Dataset entries:

_ _ _ _ _ _ _

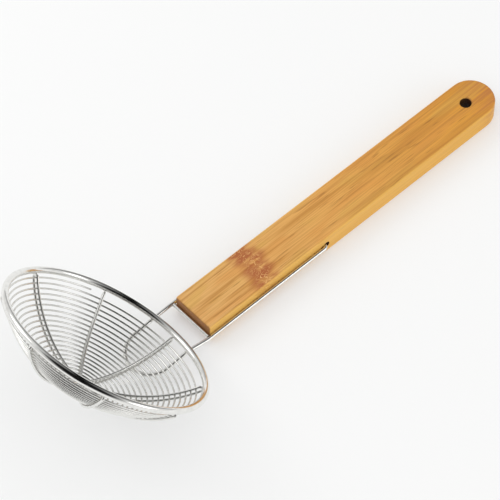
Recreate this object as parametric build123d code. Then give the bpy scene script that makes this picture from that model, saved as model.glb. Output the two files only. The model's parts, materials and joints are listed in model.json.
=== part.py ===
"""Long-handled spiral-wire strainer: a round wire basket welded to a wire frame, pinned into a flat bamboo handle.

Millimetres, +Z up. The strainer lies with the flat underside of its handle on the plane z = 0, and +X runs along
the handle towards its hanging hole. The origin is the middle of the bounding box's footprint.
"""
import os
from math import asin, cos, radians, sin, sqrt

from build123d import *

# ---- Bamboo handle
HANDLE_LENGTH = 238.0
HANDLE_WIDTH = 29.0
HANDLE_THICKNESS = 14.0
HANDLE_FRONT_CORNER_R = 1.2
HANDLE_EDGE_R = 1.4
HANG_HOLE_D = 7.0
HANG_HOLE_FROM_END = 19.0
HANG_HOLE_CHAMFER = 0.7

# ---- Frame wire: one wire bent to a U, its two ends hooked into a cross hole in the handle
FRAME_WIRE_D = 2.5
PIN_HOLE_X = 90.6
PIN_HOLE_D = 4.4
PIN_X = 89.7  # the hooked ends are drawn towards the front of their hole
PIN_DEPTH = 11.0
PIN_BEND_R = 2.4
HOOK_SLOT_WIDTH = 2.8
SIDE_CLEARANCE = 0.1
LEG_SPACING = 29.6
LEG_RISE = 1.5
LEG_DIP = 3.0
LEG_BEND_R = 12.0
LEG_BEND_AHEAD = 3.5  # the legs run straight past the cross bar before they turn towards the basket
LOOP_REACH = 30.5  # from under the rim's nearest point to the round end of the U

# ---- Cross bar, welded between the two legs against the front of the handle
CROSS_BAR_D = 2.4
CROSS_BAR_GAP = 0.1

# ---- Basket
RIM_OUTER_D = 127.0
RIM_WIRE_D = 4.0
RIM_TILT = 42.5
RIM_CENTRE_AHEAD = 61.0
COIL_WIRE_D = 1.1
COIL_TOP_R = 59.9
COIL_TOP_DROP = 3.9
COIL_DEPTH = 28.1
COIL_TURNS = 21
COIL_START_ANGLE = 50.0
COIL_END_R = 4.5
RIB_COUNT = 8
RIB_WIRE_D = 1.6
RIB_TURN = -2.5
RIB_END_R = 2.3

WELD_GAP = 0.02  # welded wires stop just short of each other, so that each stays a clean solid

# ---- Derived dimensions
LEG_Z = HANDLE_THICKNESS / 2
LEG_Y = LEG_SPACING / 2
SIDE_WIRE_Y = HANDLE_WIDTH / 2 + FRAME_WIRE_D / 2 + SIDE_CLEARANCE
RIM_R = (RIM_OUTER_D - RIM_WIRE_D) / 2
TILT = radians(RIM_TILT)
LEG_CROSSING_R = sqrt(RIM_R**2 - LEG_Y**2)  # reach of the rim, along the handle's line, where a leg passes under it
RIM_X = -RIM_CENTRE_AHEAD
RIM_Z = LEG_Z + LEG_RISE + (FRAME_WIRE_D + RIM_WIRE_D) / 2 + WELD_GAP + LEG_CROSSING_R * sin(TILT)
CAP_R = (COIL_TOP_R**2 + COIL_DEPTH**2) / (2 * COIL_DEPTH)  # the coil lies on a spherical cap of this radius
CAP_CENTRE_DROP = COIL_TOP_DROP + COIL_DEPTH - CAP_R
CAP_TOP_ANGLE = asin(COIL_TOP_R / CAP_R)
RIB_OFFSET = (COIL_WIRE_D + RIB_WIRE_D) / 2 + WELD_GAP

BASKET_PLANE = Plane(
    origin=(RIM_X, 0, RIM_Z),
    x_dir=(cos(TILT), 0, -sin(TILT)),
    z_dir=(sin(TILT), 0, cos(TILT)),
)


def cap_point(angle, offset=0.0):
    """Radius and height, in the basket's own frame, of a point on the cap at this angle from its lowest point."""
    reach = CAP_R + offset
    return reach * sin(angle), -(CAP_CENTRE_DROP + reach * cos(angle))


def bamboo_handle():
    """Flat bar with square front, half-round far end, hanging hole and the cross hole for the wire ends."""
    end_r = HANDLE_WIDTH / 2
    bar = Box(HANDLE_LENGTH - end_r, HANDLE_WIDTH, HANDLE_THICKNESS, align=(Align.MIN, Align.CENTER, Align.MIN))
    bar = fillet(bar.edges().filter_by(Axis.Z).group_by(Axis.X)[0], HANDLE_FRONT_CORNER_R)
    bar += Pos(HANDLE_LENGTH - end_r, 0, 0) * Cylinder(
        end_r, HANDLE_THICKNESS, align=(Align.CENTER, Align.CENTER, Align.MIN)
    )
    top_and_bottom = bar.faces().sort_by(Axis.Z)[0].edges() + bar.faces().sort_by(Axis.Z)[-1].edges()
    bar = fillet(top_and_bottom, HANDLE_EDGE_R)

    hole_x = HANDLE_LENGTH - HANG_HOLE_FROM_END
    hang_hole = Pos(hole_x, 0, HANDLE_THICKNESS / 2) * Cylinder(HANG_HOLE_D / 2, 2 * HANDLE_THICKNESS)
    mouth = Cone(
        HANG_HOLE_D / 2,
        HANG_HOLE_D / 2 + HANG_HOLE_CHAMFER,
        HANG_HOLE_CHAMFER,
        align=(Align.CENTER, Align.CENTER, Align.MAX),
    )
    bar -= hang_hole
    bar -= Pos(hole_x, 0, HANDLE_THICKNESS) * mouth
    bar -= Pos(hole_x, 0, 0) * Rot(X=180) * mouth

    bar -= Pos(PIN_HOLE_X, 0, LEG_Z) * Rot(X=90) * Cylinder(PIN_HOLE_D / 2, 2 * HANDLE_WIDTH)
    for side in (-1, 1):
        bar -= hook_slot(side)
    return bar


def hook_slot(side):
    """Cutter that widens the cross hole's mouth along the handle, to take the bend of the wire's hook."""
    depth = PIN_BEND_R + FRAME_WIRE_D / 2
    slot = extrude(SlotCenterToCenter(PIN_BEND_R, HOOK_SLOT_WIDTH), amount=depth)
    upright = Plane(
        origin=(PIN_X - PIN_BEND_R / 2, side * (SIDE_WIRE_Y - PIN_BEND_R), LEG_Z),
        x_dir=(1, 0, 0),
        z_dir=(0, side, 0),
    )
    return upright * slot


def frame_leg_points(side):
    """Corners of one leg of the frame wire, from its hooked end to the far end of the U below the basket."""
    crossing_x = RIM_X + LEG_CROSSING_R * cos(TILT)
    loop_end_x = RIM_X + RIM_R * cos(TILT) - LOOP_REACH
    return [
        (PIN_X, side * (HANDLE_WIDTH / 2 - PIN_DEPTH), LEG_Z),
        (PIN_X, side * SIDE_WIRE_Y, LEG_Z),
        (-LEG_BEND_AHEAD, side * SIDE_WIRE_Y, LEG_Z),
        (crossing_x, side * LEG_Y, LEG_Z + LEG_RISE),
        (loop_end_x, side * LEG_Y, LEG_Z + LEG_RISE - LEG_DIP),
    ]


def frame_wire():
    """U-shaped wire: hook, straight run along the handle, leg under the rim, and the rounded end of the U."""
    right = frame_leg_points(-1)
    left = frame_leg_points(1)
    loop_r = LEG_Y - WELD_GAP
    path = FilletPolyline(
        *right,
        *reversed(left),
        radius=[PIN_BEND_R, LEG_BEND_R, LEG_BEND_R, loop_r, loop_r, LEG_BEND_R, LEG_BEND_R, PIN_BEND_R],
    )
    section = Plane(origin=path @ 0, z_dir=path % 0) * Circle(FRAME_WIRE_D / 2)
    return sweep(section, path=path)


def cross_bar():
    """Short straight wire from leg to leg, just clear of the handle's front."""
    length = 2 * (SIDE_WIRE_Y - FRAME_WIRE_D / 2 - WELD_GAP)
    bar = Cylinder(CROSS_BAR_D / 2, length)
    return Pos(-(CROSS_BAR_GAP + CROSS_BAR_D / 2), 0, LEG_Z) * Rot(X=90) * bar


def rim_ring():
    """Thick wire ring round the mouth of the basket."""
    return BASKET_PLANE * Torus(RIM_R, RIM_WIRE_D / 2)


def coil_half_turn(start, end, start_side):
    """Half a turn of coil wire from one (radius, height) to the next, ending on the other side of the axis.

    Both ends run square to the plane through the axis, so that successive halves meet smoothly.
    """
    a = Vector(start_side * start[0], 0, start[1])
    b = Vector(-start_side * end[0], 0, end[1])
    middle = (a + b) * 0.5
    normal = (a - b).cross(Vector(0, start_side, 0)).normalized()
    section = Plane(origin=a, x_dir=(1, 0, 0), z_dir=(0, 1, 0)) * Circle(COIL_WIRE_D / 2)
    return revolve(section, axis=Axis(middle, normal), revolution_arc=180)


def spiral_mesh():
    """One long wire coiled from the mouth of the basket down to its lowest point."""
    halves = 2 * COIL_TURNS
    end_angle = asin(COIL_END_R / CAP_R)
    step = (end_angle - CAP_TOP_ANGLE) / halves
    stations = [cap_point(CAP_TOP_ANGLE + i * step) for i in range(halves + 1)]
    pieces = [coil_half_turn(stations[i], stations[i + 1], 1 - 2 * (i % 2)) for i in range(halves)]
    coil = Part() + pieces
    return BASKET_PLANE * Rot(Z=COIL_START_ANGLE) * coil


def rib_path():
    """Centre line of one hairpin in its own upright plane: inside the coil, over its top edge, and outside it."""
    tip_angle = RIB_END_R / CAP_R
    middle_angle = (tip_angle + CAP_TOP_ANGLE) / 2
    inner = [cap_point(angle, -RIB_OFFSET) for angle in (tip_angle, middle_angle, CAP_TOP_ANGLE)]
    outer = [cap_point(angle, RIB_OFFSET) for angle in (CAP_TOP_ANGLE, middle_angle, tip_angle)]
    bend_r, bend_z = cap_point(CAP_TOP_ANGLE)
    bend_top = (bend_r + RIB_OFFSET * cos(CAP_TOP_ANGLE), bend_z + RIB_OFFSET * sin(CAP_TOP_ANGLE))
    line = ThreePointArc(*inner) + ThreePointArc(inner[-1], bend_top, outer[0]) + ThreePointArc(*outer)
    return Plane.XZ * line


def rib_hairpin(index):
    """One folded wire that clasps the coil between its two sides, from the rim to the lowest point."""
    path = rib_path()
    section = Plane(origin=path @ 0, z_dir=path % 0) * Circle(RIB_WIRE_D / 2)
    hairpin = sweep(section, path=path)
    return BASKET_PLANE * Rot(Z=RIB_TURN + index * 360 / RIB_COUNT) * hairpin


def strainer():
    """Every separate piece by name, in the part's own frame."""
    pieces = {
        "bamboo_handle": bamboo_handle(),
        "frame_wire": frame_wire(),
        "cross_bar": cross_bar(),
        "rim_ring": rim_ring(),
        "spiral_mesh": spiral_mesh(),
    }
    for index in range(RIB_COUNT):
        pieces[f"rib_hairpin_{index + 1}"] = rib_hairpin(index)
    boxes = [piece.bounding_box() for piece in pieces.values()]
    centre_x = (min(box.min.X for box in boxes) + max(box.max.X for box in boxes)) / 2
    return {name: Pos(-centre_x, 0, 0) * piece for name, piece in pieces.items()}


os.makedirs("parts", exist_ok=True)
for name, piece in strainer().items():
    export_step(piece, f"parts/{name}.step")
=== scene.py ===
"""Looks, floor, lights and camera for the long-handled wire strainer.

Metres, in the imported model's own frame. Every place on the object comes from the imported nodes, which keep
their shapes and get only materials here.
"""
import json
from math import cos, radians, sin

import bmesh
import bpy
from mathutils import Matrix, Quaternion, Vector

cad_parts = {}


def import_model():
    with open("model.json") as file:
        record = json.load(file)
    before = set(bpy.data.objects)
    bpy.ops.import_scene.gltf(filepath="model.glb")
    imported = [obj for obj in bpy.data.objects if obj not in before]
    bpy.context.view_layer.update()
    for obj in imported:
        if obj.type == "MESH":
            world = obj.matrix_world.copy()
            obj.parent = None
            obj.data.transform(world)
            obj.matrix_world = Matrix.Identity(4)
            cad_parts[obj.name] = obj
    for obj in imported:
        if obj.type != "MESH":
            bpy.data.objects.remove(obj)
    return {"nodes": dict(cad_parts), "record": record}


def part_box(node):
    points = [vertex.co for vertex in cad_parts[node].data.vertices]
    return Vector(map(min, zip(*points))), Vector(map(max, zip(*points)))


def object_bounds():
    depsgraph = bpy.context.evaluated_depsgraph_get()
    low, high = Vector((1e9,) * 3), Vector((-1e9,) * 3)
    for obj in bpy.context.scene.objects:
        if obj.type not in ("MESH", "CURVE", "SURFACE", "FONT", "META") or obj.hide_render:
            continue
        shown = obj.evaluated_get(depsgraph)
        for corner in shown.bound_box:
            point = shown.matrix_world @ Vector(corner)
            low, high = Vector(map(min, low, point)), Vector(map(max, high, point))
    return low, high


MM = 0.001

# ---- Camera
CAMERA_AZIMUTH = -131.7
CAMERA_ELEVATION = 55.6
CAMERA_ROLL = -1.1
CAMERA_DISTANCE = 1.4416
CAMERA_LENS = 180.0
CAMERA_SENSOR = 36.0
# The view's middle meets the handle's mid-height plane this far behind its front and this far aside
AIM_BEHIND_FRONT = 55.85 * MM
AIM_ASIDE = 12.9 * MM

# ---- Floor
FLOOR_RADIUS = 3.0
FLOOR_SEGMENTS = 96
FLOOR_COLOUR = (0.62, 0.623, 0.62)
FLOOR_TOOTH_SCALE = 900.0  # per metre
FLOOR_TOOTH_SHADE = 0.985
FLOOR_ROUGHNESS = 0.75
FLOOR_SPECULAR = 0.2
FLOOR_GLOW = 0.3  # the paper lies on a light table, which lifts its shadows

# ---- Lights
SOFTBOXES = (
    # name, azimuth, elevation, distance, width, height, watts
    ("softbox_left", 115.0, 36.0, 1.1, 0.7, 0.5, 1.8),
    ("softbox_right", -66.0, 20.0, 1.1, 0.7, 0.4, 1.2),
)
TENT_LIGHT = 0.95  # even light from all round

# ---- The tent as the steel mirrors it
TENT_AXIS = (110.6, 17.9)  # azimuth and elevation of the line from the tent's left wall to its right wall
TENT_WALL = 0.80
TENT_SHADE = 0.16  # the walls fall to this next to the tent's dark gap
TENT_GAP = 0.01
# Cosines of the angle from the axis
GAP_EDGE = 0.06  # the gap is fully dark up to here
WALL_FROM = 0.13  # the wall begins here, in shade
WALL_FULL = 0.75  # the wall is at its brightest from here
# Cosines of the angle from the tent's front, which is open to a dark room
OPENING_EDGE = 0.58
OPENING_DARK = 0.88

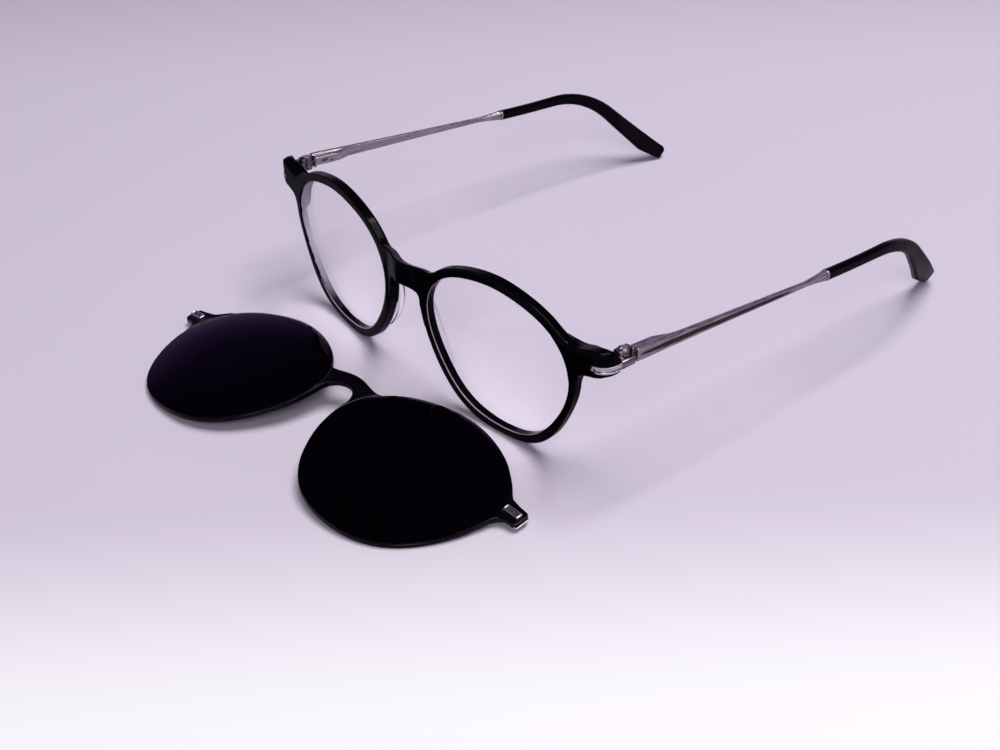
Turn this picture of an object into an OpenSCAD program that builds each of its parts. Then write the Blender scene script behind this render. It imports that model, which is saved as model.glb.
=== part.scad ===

_ _ _ _ _ _ _

▶ [To be done]: Everything from the line with "for index in" through the line with "points = [vertex.co" is to be output exactly; leave out all other lines.

▶ [Exercise output]:
    for index in range(RIB_COUNT):
        pieces[f"rib_hairpin_{index + 1}"] = rib_hairpin(index)
    boxes = [piece.bounding_box() for piece in pieces.values()]
    centre_x = (min(box.min.X for box in boxes) + max(box.max.X for box in boxes)) / 2
    return {name: Pos(-centre_x, 0, 0) * piece for name, piece in pieces.items()}


os.makedirs("parts", exist_ok=True)
for name, piece in strainer().items():
    export_step(piece, f"parts/{name}.step")
=== scene.py ===
"""Looks, floor, lights and camera for the long-handled wire strainer.

Metres, in the imported model's own frame. Every place on the object comes from the imported nodes, which keep
their shapes and get only materials here.
"""
import json
from math import cos, radians, sin

import bmesh
import bpy
from mathutils import Matrix, Quaternion, Vector

cad_parts = {}


def import_model():
    with open("model.json") as file:
        record = json.load(file)
    before = set(bpy.data.objects)
    bpy.ops.import_scene.gltf(filepath="model.glb")
    imported = [obj for obj in bpy.data.objects if obj not in before]
    bpy.context.view_layer.update()
    for obj in imported:
        if obj.type == "MESH":
            world = obj.matrix_world.copy()
            obj.parent = None
            obj.data.transform(world)
            obj.matrix_world = Matrix.Identity(4)
            cad_parts[obj.name] = obj
    for obj in imported:
        if obj.type != "MESH":
            bpy.data.objects.remove(obj)
    return {"nodes": dict(cad_parts), "record": record}


def part_box(node):
    points = [vertex.co for vertex in cad_parts[node].data.vertices]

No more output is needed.